◆ **AIM OF THE TASK**:
Among the entries below, one stretch runs from the line that contains "Continue the Blender" through the line that contains "ROSETTE_ROWS = 20". Repeat that stretch exactly, ends included, and only that.

◆ **SUPPLIED MATERIAL**:

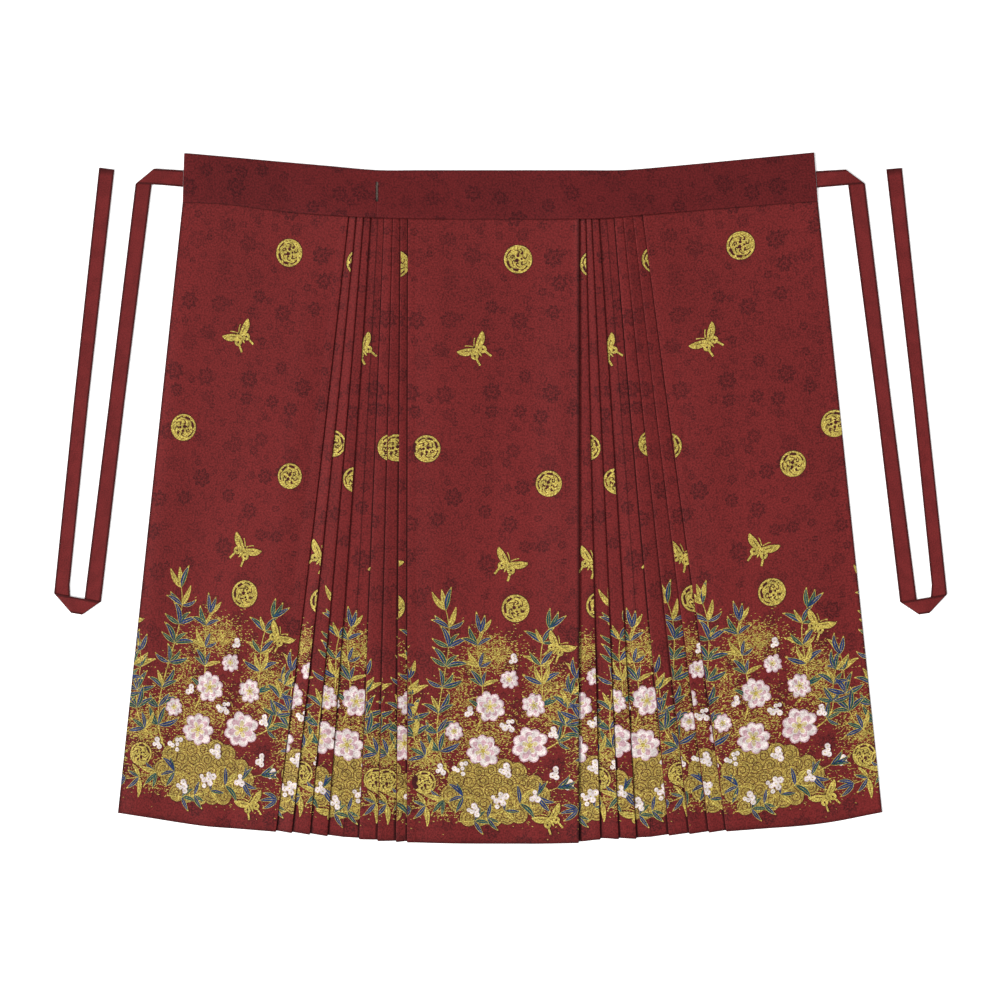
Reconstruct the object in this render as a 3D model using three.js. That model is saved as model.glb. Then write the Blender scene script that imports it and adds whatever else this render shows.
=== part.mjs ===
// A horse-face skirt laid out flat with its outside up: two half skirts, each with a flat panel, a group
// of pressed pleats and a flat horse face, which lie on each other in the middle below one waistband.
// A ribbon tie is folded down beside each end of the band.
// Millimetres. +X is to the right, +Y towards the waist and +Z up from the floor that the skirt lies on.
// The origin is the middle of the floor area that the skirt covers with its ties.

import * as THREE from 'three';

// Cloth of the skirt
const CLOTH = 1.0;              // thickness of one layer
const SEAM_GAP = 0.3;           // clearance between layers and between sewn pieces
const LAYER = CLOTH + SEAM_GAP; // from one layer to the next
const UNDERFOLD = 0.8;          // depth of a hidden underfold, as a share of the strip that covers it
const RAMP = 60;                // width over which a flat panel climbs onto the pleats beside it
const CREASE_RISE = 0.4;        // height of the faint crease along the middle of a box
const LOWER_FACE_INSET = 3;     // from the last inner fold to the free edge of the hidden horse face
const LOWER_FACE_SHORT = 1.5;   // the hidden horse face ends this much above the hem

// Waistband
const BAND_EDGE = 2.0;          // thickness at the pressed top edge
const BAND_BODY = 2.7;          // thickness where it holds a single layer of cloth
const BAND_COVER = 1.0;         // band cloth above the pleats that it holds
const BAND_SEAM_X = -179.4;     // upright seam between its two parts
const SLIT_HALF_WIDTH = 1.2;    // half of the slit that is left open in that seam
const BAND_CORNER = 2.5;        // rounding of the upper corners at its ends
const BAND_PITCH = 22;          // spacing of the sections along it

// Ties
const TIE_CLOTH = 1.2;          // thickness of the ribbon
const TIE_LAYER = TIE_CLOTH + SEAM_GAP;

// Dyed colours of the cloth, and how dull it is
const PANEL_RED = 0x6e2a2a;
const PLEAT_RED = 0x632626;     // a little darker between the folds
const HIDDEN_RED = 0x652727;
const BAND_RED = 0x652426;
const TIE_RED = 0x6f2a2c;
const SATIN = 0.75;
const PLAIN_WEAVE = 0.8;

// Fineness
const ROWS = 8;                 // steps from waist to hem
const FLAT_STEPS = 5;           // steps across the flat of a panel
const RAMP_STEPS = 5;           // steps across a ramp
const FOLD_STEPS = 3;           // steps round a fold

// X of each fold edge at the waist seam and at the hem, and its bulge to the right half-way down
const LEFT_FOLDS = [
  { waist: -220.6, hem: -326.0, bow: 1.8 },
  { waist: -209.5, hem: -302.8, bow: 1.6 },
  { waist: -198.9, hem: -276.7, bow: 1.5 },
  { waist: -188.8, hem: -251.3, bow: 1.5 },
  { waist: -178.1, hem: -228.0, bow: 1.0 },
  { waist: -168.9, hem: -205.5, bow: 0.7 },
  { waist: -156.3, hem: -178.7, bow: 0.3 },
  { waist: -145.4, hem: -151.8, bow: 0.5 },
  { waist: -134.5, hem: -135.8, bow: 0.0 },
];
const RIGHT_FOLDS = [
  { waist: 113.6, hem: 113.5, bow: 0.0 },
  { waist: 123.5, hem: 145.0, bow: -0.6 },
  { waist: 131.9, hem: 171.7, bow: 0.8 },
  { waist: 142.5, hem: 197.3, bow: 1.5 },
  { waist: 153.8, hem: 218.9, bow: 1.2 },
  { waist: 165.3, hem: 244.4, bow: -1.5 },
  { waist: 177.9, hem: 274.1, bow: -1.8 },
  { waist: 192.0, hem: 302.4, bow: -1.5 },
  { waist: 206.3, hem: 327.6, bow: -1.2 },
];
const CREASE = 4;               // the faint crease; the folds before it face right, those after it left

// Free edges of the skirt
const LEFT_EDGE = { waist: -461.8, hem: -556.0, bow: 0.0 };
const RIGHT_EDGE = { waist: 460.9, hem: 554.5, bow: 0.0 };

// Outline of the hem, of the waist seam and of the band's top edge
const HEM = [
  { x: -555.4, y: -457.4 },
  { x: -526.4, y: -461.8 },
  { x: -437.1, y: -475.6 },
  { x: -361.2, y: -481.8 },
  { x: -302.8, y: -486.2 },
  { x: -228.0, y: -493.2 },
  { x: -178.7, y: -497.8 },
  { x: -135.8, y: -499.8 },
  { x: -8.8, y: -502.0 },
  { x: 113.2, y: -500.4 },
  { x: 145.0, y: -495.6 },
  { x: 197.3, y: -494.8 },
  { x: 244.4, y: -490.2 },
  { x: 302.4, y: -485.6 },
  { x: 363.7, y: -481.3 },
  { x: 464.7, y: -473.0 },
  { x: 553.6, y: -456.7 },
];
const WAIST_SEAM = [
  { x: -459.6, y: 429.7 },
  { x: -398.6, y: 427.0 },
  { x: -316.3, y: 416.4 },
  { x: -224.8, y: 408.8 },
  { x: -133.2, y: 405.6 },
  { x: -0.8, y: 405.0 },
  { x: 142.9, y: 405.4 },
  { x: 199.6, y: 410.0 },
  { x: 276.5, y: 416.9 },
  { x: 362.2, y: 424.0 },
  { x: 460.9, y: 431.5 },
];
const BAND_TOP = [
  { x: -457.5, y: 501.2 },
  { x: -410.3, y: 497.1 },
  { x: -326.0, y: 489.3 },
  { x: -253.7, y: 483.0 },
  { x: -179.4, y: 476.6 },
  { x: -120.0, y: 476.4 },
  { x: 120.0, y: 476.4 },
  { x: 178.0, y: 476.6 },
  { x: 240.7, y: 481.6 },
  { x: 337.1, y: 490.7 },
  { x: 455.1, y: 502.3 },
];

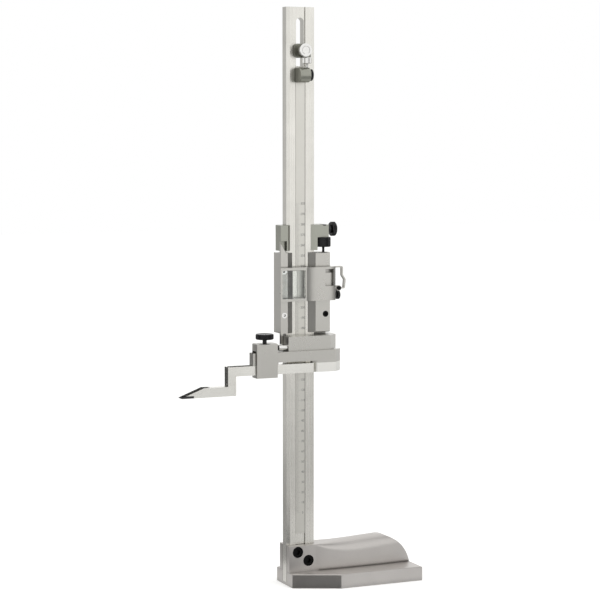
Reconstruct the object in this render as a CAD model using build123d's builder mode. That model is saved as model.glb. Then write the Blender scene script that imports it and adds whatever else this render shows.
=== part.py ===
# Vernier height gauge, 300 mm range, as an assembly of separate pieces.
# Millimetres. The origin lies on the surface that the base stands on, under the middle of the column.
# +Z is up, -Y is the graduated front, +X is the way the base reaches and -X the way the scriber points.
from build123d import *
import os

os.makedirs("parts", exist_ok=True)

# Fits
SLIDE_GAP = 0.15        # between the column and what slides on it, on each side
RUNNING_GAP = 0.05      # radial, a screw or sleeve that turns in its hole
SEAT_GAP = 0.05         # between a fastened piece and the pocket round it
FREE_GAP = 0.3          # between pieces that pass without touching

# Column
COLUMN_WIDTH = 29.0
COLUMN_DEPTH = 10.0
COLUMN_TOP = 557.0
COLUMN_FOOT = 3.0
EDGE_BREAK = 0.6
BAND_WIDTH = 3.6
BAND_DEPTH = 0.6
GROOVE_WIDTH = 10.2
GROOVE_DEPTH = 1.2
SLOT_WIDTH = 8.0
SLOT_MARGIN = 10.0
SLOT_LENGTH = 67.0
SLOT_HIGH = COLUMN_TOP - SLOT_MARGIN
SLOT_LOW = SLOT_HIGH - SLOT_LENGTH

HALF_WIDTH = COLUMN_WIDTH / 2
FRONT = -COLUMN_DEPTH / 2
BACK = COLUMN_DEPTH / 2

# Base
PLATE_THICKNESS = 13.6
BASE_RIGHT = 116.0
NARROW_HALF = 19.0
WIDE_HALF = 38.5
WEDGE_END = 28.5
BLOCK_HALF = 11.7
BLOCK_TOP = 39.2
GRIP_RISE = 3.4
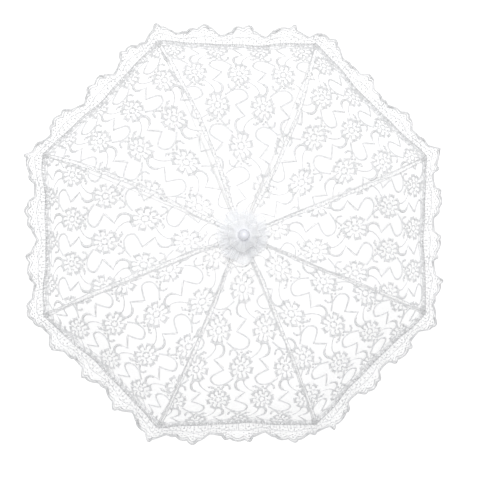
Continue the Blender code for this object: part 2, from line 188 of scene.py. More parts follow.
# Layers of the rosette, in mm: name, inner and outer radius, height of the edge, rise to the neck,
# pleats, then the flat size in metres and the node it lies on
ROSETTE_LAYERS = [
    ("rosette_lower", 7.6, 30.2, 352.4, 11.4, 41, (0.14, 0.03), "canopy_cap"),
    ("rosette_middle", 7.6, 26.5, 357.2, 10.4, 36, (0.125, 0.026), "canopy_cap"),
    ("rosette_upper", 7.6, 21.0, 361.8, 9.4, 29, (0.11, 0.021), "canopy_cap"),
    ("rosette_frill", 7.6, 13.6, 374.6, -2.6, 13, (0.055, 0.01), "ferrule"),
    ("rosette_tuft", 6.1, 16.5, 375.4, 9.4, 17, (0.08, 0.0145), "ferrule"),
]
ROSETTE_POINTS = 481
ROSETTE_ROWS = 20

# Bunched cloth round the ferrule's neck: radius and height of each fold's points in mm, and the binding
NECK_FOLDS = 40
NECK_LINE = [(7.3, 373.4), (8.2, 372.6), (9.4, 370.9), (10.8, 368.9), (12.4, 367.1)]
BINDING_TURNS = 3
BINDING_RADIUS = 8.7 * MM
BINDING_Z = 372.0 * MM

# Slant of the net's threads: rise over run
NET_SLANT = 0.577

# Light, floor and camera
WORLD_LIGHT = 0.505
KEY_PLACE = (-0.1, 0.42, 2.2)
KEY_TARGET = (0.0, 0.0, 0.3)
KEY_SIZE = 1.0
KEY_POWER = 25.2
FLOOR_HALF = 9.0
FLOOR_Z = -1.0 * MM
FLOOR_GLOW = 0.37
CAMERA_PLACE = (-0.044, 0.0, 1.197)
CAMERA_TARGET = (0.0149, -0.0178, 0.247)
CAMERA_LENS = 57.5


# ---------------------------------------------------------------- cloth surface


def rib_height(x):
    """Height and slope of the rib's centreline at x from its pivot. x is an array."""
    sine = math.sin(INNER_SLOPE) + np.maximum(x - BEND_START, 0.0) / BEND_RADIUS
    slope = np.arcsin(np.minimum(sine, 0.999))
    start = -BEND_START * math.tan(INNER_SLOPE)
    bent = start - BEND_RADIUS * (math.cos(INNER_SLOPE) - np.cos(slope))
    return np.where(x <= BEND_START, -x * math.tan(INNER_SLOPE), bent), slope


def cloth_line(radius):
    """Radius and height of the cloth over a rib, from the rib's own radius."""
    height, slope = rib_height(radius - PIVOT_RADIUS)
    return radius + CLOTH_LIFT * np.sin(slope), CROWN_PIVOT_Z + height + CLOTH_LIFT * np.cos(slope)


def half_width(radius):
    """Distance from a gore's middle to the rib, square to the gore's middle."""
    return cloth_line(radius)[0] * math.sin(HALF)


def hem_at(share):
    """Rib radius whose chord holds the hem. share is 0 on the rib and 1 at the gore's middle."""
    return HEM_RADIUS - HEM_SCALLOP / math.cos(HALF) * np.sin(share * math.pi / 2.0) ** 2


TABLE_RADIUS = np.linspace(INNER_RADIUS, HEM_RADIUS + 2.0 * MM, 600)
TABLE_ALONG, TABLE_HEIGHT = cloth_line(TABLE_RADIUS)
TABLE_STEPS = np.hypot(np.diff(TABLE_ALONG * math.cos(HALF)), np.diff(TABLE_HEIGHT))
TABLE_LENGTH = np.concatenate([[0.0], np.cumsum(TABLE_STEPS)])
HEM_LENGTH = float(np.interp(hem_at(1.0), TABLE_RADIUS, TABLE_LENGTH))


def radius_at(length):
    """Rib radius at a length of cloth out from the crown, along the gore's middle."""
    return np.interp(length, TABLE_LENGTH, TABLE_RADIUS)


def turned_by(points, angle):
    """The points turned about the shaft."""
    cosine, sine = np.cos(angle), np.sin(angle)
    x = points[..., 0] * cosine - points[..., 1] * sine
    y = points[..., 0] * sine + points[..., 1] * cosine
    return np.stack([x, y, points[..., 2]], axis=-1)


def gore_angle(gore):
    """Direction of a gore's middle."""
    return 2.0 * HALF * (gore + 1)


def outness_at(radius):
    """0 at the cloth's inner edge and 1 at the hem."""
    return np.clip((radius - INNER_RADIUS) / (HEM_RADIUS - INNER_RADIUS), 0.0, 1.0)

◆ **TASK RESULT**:
Continue the Blender code for this object: part 2, from line 188 of scene.py. More parts follow.
# Layers of the rosette, in mm: name, inner and outer radius, height of the edge, rise to the neck,
# pleats, then the flat size in metres and the node it lies on
ROSETTE_LAYERS = [
    ("rosette_lower", 7.6, 30.2, 352.4, 11.4, 41, (0.14, 0.03), "canopy_cap"),
    ("rosette_middle", 7.6, 26.5, 357.2, 10.4, 36, (0.125, 0.026), "canopy_cap"),
    ("rosette_upper", 7.6, 21.0, 361.8, 9.4, 29, (0.11, 0.021), "canopy_cap"),
    ("rosette_frill", 7.6, 13.6, 374.6, -2.6, 13, (0.055, 0.01), "ferrule"),
    ("rosette_tuft", 6.1, 16.5, 375.4, 9.4, 17, (0.08, 0.0145), "ferrule"),
]
ROSETTE_POINTS = 481
ROSETTE_ROWS = 20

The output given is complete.